Rough ride for Swiss horses
Thousands of Swiss horses are being kept in miserable conditions, according to Switzerland's largest animal rights organisation.
Swiss Animal Protection (SAP) claims that many horses are being neglected both by their owners and by Swiss law.
“The Federal Veterinary Office only produces guidelines for how horses should be kept,” explains SAP spokesman Mark Rissi. “Unlike with other farm animals, there are no binding laws related to the keeping of horses.
“The cantonal vets who control the farms are quite willing to work with the guidelines, but because they are not legally enforceable, the vets can only talk to the farmers and try to convince them to improve their stables.”
Failing
So far, SAP believes that approach is failing. Launching their campaign for tighter legislation in horse-ownership, the organisation’s officials argued that the basic needs of horses were being ignored on many Swiss farms.
Describing horses as sociable and highly mobile animals, SAP vet Cynthia Lerch said that more than 80 per cent of Switzerland’s horses were being kept in solitary or near-solitary conditions. According to SAP figures, 60 per cent are confined in a living area of just ten square metres, while 20 per cent still spend their days tethered up.
“People abroad still seem to have a positive perception of what Swiss farms look like,” says SAP chairman Hans-Ulrich Huber, “and I think many cattle and pig farms have made great progress recently in living up to that perception. But Switzerland’s 50,000 horses have been forgotten – they just don’t have any legal protection”.
In the introduction to its guidelines on keeping horses, Switzerland’s federal veterinary office openly admits that there are indeed no binding regulations other than the general laws pertaining to all animals.
Improvements
However veterinary office spokesman Hans Wyss believes Swiss Animal Protection is underestimating the improvements which the guidelines have already brought to the husbandry of horses.
“I am convinced that the horse-owners want to keep their horses in the right manner,” argues Wyss, “and I see the situation getting better every year. As well as the guidelines, we have produced special information booklets and videos for horse-owners and we think the first step is to get the message across and then give the farmers time to adopt the guidelines.
“I don’t think it’s reasonable to expect these sort of changes in a matter of two or three years. Our aim is to see the guidelines being put into full practice within the next eight years or so. Certainly by then, no-one will be able to say that they hadn’t been told about the best way to keep horses.”
Unsurprisingly, the horse-owners themselves seem more in agreement with the timeframe set by the veterinary office.
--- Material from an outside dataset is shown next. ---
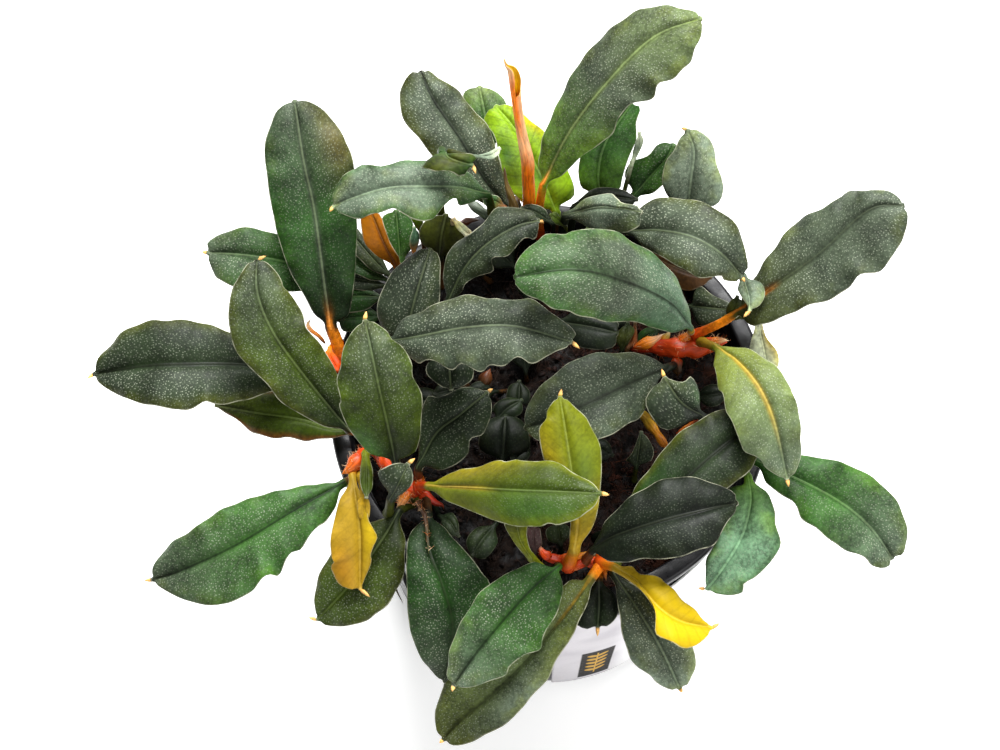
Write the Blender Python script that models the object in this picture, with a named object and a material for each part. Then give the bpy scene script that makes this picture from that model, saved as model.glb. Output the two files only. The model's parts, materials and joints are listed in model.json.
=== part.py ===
"""A bucephalandra in a round net pot: 54 leaves on three creeping stems, over a plug of growing medium.

The frame is the pot's own: metres, +Z up, the origin at the centre of the pot's flat base.
The leaves are laid out in millimetres on a sloping sheet that faces one line of sight: u runs to the
right, v runs up the sheet, and the third number is the height above the pot's base.
"""
import math

import bmesh
import bpy
import numpy as np
from mathutils import Vector

MM = 0.001

# Pot, in millimetres
POT_HEIGHT = 50.0
LIP_RADIUS = 27.75
LIP_THICKNESS = 1.5
WALL_TOP_RADIUS = 26.3
BASE_RADIUS = 21.6
WALL_THICKNESS = 0.9
BASE_THICKNESS = 1.2
POT_SIDES = 56
SLOT_COUNT = 14
SLOT_WIDTH = 2.2
SLOT_BOTTOM = 9.0
SLOT_TOP = 41.0
BASE_SLOT_COUNT = 7
BASE_SLOT_INNER = 9.0
BASE_SLOT_OUTER = 18.0

# Growing medium
MEDIUM_GAP = 0.4
MEDIUM_EDGE_HEIGHT = 45.6
MEDIUM_CROWN_HEIGHT = 47.6
MEDIUM_SIDES = 28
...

Luc Jallon of the Franches-Montagnes breeders association insists that overly swift modernisation of the country’s horse farms could have disastrous effects on an already-suffering rural economy.
Struggling farmers
“Our farmers are already struggling under piles of regulations which they are trying to adapt to while simultaneously battling against financial difficulties,” Jallon told swissinfo.
“We also see the guidelines as an opportunity to improve the situation,” Jallon insists, “and we have conducted our own surveys which show how much has already changed. Some 20 per cent of horses may still be tethered, but less than six years ago it was around 50 per cent.”
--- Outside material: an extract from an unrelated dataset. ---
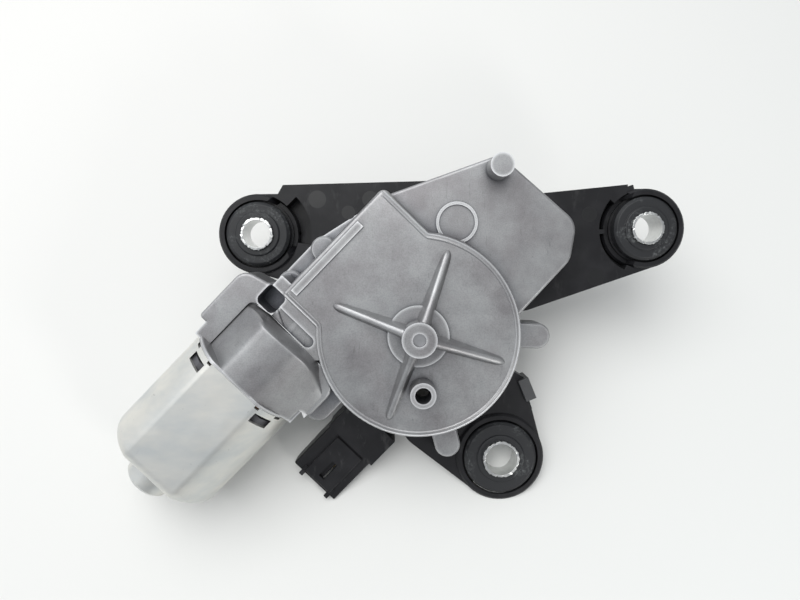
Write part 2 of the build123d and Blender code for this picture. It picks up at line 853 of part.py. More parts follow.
def roof_ribs():
    """Four ribs that fall from the axle boss to the rim of the roof."""
    ribs = Part()
    for angle in rib_angles:
        root = Plane(origin=(wheel_x, wheel_y, roof_top), z_dir=(cos(radians(angle)), sin(radians(angle)), 0))
        root = Plane(origin=root.origin, x_dir=Vector(0, 0, 1).cross(root.z_dir), z_dir=root.z_dir)
        tip = root.offset(rib_reach - rib_tip_width / 2)
        high = Rectangle(rib_root_width, rib_root_height + 2 * rib_sink)
        high = root * Pos(0, rib_root_height / 2 - rib_sink) * high
        low = Rectangle(rib_tip_width, rib_tip_height + rib_sink)
        low = tip * Pos(0, (rib_tip_height - rib_sink) / 2) * low
        rib = loft([high.face(), low.face()])
        upright = rib.edges().sort_by(Axis(tip.origin, tip.z_dir))[-4:].filter_by(Axis.Z)
        ribs += fillet(upright, rib_tip_width / 2 - rib_tip_flat)
    return ribs


def housing_cavity():
    """Space inside the casting for the gears, linkage, worm and brush gear."""
    bowl = disc(*wheel_centre, bowl_radius - casting_wall, housing_bottom, roof_inside)
    linkage = plate(flange_outline(casting_wall), housing_bottom, flange_inside)
    linkage -= disc(stud_x, stud_y, stud_radius, housing_bottom, flange_inside)
    tunnel = along_shaft(worm_room, tunnel_start, front_bush_start)
    slot = Pos(0, -worm_offset / 2) * Rectangle(worm_length, worm_offset + 2 * worm_room)
    slot = plate(in_motor_plan(slot), housing_bottom, motor_z)
    chamber = along_shaft(bell_shoulder_half - casting_wall, bell_start + casting_wall, mouth)
    return bowl + linkage + tunnel + slot + chamber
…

Those changes don’t appear to be coming fast enough however for Swiss Animal Protection which has already launched a people’s initiative aimed at improving animal rights across the board in Switzerland.
With the Swiss parliament also due to discuss possible changes to animal protection law this year, SAP officials say they are saddling up to improve the lives of Switzerland’s horses – and at a gallop rather than a trot.
swissinfo, Mark Ledsom in Zurich
Swiss Animal Protection (SAP) argues that horses’ needs are being neglected because federal veterinary office guidelines are not binding on horse-owners. SAP claim that 80 per cent of Swiss horses are kept in solitary or near-solitary housing and that 20 per cent are kept tethered. The organisation has launched a people’s initiative aimed at improving animal rights across the board.